TASK DIRECTIONS :: Work out how many lines of the data hold the string "piece", and reply with that number alone.

━━━ DATA EXCERPT ━━━

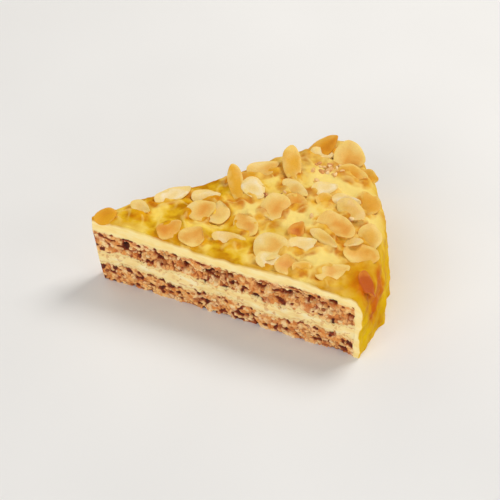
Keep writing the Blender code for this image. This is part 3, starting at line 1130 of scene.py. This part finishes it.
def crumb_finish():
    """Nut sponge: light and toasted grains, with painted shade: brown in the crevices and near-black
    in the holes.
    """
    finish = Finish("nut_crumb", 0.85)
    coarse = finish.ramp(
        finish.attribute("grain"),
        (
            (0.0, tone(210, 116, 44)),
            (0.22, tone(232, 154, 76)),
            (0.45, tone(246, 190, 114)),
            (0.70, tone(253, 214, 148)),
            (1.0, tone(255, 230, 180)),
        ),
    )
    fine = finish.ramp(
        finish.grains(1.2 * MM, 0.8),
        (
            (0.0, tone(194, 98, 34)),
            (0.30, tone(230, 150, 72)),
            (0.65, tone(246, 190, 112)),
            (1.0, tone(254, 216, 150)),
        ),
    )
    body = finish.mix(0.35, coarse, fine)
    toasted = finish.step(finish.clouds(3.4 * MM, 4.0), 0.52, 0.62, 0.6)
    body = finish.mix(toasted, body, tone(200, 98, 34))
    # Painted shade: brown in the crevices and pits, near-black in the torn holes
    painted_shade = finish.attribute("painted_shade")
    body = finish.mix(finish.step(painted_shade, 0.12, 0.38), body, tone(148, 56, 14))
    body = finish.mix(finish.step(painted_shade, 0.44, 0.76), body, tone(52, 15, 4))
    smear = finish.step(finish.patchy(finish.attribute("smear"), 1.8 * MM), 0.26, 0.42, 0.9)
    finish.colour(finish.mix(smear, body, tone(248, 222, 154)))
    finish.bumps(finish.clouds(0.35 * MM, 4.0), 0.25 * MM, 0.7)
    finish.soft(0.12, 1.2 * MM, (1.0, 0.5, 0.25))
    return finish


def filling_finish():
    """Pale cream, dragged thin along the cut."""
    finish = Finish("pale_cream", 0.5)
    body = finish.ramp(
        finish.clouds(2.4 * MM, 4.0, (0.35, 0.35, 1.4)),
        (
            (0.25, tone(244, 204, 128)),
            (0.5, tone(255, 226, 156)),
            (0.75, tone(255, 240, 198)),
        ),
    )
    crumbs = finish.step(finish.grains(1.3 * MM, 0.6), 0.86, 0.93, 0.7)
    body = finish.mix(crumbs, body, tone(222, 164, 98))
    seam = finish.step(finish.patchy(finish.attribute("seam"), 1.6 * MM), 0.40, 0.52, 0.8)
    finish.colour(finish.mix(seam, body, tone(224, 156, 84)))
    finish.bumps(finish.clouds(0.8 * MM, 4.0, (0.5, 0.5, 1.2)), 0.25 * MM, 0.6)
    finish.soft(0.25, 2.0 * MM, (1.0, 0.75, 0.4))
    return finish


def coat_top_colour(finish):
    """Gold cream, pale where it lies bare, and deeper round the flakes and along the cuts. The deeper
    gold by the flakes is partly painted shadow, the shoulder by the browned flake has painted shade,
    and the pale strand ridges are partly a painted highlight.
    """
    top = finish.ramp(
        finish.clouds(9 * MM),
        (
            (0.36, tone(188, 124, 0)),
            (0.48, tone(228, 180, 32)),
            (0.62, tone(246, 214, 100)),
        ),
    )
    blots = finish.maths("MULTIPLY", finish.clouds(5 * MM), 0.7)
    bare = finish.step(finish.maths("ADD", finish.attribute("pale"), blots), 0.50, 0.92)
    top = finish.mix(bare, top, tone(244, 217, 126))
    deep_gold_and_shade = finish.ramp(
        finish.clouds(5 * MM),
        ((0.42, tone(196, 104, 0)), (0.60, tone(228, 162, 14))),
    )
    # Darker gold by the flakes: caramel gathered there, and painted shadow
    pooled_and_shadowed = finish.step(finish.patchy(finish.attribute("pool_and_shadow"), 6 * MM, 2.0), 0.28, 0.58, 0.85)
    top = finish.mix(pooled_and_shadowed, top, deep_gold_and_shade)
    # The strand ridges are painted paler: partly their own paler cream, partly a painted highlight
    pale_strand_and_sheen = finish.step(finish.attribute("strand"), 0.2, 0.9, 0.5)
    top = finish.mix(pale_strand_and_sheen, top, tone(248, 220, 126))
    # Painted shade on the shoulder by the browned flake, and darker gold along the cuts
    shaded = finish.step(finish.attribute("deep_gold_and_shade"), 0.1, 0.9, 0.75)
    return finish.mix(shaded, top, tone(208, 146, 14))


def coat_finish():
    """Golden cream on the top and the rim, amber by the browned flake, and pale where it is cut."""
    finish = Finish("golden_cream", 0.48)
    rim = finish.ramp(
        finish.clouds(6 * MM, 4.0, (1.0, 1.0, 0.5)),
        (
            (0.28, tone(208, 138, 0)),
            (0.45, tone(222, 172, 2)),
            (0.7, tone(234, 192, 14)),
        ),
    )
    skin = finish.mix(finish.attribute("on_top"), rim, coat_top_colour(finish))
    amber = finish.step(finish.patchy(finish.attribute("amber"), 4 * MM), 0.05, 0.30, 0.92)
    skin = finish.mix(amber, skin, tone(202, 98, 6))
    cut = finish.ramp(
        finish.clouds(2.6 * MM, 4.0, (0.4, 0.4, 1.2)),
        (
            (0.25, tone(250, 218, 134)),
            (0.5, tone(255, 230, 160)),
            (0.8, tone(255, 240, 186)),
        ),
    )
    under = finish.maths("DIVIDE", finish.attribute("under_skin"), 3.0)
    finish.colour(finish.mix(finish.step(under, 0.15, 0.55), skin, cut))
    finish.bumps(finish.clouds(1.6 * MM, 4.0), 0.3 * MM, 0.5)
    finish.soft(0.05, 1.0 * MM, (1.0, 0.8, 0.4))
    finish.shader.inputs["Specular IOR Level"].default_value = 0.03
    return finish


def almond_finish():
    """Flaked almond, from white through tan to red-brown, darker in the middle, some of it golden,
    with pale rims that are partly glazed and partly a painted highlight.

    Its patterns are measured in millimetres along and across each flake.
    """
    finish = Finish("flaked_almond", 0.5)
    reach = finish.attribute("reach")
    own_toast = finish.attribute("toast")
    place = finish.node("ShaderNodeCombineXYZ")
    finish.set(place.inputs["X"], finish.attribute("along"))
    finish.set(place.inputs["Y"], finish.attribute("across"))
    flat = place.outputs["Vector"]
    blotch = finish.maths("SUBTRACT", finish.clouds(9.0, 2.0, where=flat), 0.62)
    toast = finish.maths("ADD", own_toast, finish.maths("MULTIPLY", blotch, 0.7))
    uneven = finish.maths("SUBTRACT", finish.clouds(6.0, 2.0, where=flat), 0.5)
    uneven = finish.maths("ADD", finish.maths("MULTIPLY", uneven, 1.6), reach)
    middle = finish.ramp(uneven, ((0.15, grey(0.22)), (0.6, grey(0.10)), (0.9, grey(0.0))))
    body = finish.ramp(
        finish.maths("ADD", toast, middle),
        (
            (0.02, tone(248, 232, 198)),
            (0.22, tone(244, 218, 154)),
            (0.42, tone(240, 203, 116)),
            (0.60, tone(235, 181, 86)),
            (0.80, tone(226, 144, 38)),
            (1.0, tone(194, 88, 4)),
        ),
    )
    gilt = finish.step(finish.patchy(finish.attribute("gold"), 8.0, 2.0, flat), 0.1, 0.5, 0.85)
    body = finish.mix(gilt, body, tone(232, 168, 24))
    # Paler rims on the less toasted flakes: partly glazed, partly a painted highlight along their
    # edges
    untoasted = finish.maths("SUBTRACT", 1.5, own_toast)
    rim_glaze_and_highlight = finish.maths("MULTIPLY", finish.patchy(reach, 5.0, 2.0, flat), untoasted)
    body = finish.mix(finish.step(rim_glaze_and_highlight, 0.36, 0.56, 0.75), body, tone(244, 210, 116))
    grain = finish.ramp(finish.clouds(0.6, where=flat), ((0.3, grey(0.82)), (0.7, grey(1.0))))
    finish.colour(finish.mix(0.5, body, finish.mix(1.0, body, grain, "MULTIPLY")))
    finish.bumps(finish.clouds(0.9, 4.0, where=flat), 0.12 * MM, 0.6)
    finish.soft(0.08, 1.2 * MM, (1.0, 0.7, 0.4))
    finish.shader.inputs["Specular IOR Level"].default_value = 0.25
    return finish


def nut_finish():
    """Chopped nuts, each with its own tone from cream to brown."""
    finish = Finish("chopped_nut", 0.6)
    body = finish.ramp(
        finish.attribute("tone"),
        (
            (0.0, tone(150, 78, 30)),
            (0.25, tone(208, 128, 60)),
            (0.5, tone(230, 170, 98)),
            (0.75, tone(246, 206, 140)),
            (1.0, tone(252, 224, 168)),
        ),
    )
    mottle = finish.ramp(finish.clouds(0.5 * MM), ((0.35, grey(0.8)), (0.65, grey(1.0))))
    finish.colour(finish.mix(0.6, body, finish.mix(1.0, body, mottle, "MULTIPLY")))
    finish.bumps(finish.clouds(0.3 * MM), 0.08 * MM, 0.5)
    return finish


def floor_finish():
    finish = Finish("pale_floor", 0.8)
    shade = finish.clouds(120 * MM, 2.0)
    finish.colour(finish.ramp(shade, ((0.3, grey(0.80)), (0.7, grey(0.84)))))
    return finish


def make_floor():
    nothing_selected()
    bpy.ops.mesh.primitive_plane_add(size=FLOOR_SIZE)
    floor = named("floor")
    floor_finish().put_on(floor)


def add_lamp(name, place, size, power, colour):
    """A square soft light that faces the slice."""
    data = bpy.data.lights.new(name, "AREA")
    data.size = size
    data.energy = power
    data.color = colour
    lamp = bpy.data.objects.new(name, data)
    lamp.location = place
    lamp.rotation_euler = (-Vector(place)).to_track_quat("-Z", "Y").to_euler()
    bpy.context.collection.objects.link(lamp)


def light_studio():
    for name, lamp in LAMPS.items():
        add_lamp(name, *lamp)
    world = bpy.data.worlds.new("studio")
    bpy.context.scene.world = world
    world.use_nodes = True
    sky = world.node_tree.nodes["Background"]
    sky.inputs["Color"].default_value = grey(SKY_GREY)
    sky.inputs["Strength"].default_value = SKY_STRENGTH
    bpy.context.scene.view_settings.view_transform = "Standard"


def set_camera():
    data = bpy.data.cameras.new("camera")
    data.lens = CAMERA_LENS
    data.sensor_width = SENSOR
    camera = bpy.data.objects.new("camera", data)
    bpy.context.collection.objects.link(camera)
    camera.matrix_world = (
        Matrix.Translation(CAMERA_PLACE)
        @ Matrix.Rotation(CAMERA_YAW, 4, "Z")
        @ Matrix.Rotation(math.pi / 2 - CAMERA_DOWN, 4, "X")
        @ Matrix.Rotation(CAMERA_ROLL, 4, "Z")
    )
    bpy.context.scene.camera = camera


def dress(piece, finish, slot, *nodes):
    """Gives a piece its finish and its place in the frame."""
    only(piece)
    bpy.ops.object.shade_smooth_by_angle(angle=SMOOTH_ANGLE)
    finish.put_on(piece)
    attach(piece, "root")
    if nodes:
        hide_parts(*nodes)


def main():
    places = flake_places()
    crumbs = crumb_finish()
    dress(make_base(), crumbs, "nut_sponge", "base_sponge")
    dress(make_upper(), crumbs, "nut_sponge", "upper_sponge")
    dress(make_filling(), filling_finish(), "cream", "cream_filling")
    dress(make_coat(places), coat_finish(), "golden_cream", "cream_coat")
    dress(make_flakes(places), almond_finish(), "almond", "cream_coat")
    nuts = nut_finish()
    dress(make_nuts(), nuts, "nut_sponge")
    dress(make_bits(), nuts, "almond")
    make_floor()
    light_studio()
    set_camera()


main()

━━━

OUTPUT OF THE EXERCISE :: 5